▼

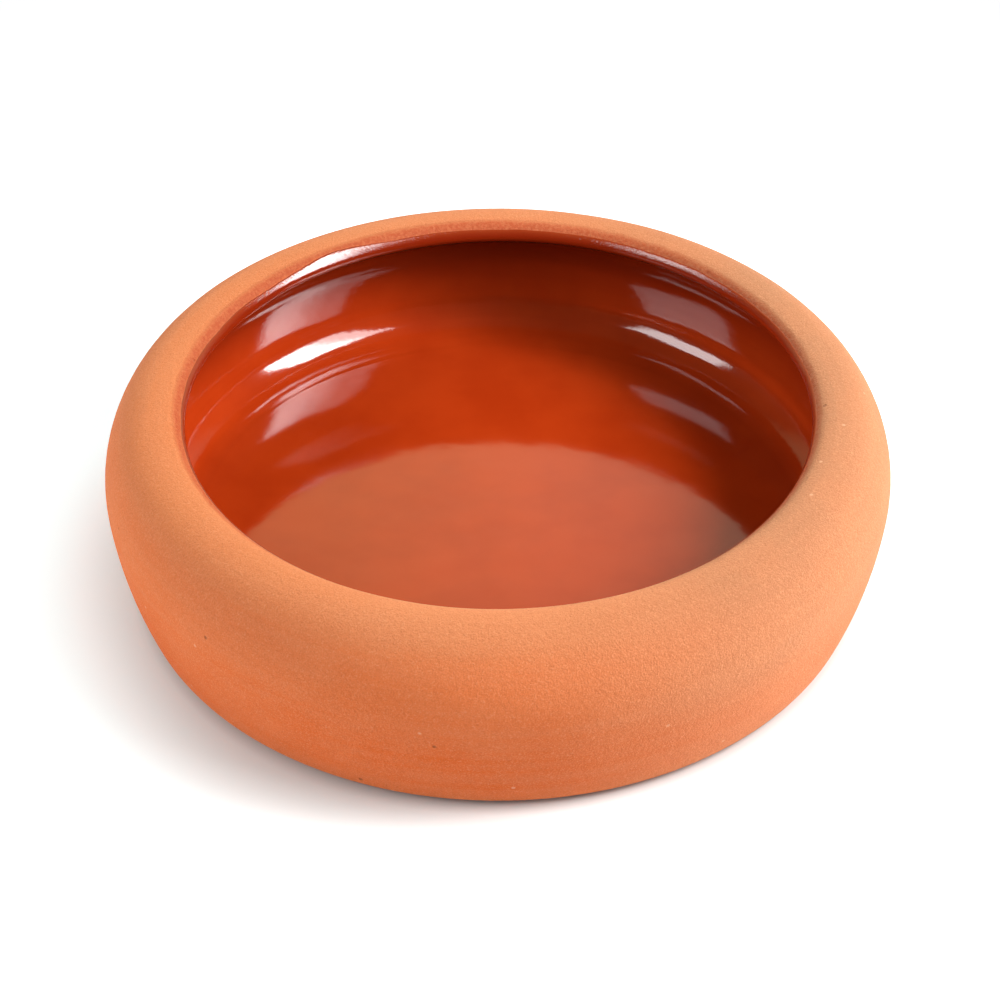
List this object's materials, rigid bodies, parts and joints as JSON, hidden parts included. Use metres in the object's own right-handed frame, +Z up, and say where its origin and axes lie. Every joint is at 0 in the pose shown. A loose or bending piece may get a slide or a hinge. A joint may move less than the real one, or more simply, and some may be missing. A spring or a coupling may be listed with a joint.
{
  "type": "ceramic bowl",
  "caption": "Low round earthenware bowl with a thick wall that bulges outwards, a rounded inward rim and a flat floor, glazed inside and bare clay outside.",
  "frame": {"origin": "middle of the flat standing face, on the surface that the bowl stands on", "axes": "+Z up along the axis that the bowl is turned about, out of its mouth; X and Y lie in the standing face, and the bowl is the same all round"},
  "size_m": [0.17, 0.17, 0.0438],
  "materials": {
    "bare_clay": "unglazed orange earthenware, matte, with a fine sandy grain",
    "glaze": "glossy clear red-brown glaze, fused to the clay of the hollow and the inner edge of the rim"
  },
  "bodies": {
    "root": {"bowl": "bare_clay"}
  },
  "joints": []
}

▲
▼

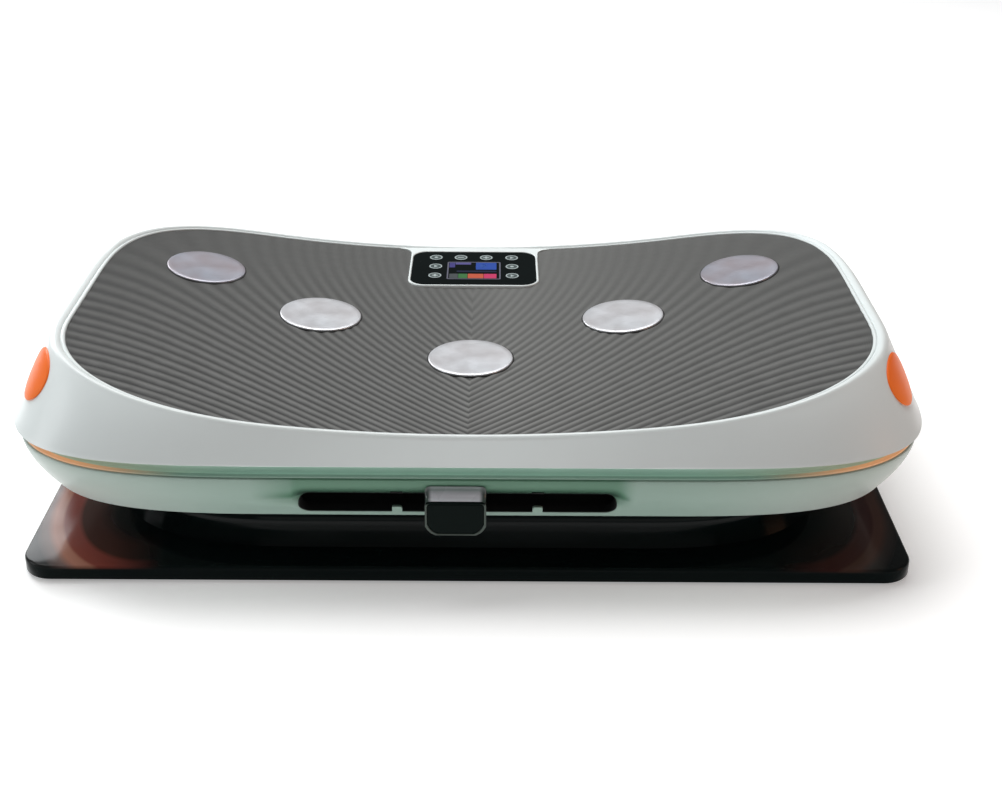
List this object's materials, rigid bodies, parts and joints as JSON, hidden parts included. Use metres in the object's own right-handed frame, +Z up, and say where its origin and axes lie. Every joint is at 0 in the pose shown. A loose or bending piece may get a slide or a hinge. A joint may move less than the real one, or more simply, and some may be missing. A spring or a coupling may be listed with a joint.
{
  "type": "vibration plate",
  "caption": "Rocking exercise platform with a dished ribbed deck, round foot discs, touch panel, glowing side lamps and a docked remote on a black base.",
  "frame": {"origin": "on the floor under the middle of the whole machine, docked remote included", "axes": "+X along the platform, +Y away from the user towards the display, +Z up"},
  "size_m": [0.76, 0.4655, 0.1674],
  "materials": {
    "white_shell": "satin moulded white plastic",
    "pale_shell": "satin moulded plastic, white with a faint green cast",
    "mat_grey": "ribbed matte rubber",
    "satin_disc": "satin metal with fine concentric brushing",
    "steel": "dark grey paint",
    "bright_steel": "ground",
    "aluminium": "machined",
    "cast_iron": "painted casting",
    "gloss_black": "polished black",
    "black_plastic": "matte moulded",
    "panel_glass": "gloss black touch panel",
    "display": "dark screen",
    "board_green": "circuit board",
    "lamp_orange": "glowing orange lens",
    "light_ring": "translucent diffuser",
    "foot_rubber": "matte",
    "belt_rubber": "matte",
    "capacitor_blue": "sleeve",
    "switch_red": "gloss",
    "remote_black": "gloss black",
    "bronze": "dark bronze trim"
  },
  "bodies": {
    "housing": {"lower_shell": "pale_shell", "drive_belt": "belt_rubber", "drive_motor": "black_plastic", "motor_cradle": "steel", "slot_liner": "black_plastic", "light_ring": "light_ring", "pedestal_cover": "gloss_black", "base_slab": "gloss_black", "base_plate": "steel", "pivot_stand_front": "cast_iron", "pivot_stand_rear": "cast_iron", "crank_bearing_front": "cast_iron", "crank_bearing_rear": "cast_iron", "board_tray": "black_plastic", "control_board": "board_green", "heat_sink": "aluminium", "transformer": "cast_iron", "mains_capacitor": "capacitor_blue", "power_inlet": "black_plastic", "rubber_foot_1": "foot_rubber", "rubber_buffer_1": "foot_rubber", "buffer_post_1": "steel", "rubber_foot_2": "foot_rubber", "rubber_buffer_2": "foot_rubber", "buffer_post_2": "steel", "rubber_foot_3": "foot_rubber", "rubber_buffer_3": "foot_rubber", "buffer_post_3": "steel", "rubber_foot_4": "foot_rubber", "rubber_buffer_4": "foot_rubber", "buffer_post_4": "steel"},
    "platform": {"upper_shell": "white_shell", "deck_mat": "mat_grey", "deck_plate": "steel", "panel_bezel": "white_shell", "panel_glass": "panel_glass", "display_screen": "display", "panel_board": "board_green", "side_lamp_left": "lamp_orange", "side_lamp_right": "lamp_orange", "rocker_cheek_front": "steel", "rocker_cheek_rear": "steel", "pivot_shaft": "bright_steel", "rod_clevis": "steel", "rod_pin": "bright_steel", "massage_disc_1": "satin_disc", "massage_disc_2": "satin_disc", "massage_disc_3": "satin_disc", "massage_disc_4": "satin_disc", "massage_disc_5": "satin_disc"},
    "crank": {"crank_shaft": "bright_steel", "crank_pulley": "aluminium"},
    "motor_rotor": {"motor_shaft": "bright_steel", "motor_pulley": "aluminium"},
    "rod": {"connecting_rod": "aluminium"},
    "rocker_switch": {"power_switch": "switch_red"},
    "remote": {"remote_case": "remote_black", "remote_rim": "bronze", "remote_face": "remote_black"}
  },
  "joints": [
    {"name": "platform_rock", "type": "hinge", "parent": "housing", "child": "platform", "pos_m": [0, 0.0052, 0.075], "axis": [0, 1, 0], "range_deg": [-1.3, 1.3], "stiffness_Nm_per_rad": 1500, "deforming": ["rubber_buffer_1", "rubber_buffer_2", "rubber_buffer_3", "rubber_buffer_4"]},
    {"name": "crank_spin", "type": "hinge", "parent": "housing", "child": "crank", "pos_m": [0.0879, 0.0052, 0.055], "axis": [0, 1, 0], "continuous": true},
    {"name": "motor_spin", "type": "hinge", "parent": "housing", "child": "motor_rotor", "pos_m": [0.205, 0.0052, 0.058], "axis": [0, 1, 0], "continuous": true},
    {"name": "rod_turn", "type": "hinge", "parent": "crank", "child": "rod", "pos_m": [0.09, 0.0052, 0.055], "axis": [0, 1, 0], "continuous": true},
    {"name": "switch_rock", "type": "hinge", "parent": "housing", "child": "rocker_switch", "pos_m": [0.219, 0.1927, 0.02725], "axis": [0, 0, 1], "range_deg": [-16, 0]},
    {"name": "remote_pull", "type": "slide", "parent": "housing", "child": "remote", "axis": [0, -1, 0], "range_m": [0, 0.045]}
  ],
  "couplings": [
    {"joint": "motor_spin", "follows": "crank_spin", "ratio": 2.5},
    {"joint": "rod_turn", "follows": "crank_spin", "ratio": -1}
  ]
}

▲

**WRITTEN TASK**
Only the number is needed here: how many lines of the records contain "axes"?

**REPLY TO THE EXERCISE**
4